**WHAT TO WORK ON:**
The answer is one number: how many lines hold the string "that".

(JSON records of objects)
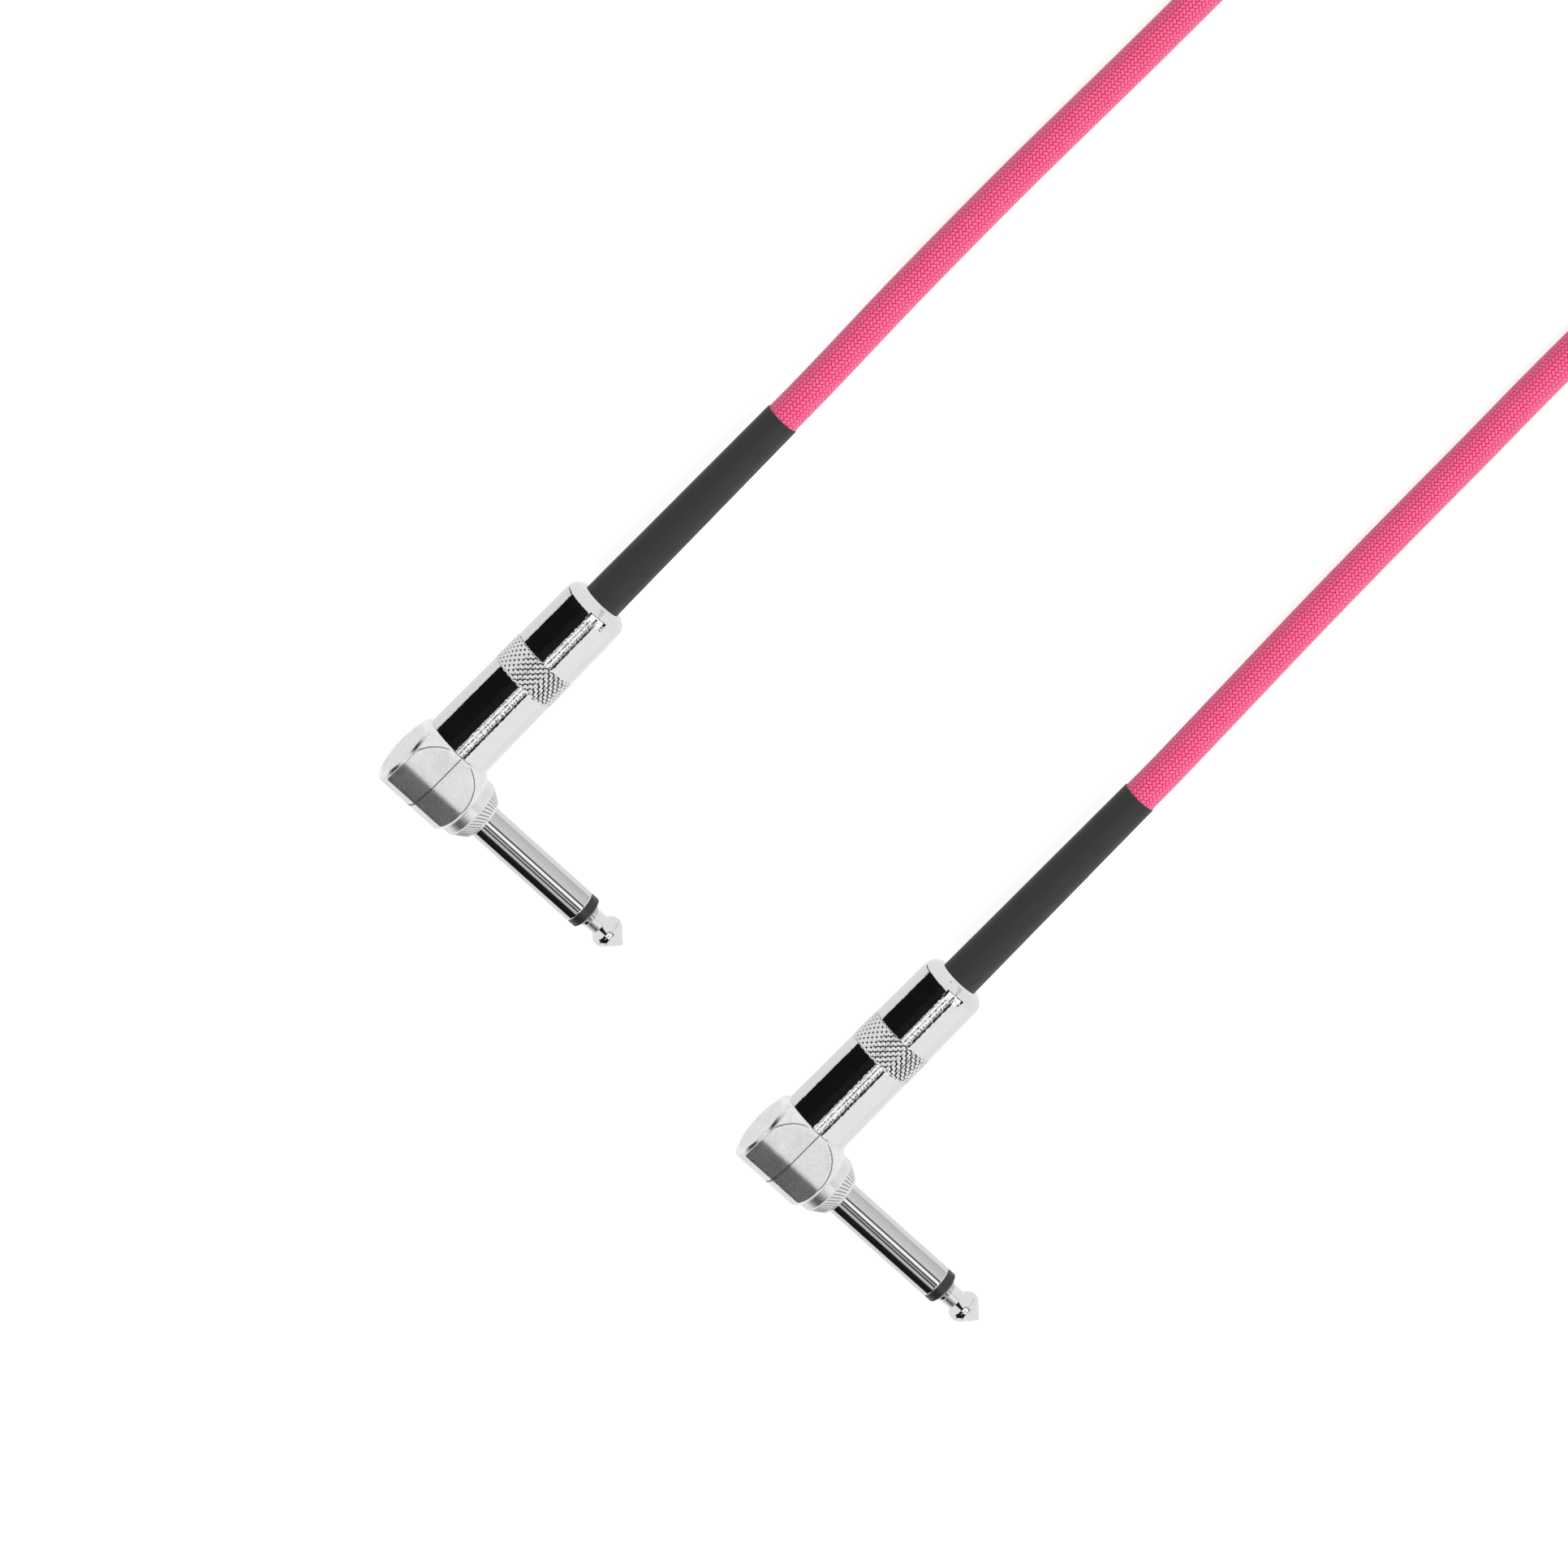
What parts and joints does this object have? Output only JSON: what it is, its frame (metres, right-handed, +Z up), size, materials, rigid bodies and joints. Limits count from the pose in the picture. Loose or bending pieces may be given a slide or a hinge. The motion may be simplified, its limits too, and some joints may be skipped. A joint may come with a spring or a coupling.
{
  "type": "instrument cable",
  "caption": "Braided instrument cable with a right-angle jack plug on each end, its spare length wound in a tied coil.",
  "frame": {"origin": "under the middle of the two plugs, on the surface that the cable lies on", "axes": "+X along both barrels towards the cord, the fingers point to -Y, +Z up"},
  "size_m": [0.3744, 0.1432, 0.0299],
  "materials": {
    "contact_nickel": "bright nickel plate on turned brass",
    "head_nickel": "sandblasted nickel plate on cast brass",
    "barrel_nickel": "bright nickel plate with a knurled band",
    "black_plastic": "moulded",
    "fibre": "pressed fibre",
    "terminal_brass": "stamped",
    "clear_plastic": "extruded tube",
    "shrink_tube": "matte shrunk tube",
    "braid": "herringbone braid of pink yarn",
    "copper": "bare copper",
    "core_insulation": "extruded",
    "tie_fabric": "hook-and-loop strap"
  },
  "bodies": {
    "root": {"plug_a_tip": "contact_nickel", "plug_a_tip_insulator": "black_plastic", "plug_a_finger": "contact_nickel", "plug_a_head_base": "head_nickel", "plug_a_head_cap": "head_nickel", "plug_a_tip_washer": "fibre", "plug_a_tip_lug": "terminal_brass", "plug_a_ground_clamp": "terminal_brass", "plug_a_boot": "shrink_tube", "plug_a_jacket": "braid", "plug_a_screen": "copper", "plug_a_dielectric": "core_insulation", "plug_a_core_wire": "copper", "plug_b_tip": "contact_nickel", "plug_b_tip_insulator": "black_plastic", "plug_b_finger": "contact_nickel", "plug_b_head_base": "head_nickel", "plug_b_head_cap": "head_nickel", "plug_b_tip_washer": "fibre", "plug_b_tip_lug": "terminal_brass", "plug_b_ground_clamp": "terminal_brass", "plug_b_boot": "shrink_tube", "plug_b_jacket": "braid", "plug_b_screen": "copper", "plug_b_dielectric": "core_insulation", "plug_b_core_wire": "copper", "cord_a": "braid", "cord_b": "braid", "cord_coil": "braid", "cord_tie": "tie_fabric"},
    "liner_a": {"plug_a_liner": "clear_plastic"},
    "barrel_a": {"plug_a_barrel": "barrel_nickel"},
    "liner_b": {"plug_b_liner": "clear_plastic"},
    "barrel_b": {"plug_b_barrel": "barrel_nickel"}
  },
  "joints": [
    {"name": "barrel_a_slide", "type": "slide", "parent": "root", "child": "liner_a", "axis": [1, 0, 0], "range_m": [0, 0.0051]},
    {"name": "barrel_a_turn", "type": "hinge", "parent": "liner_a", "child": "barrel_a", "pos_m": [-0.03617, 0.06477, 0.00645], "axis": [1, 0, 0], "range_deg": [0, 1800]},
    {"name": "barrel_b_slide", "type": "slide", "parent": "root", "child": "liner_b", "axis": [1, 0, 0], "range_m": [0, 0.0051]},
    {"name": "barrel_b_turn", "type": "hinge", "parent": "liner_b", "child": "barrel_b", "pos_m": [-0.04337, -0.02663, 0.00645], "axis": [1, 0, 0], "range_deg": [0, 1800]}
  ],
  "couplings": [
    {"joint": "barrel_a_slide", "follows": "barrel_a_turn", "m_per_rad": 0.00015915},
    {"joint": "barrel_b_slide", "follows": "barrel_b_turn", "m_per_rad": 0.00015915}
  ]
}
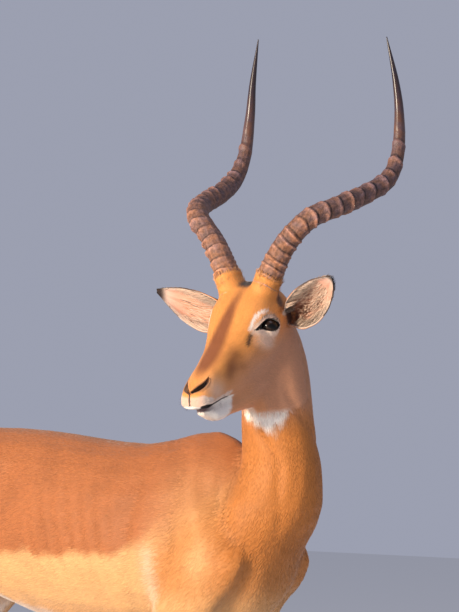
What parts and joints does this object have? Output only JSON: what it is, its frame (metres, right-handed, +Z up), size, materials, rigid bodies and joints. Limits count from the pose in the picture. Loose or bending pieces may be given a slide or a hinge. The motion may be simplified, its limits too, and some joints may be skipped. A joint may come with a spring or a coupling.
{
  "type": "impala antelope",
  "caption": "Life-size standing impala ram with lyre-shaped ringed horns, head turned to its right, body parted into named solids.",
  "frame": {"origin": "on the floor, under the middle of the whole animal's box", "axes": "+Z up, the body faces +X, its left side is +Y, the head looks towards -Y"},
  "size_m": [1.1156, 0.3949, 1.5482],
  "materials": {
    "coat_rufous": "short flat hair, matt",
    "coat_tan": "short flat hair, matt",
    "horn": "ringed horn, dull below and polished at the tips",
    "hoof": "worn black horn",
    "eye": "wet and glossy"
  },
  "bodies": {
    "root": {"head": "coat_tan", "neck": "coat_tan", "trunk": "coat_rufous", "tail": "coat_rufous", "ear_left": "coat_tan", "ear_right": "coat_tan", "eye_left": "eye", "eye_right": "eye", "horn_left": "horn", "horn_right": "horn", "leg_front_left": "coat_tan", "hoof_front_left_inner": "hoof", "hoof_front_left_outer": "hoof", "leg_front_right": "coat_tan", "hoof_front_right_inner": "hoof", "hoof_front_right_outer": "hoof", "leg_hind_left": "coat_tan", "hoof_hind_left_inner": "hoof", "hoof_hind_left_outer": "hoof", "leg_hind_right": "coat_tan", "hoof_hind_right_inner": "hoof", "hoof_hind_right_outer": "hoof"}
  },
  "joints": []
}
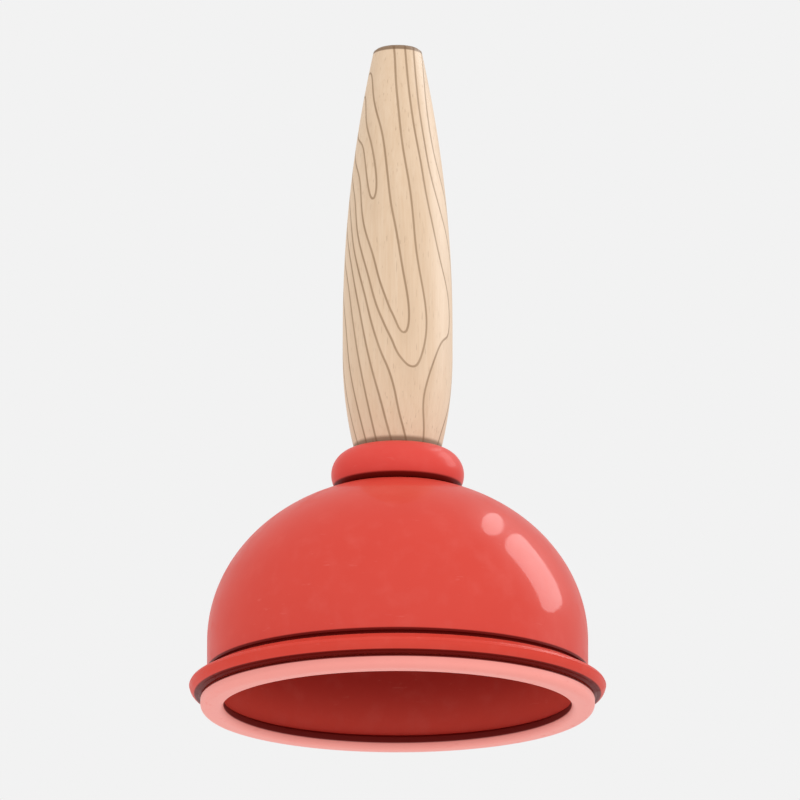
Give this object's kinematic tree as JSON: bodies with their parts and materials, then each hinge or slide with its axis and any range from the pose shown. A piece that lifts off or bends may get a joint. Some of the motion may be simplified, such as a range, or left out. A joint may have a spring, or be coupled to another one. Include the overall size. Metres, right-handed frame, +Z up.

**RESPONSE:**
2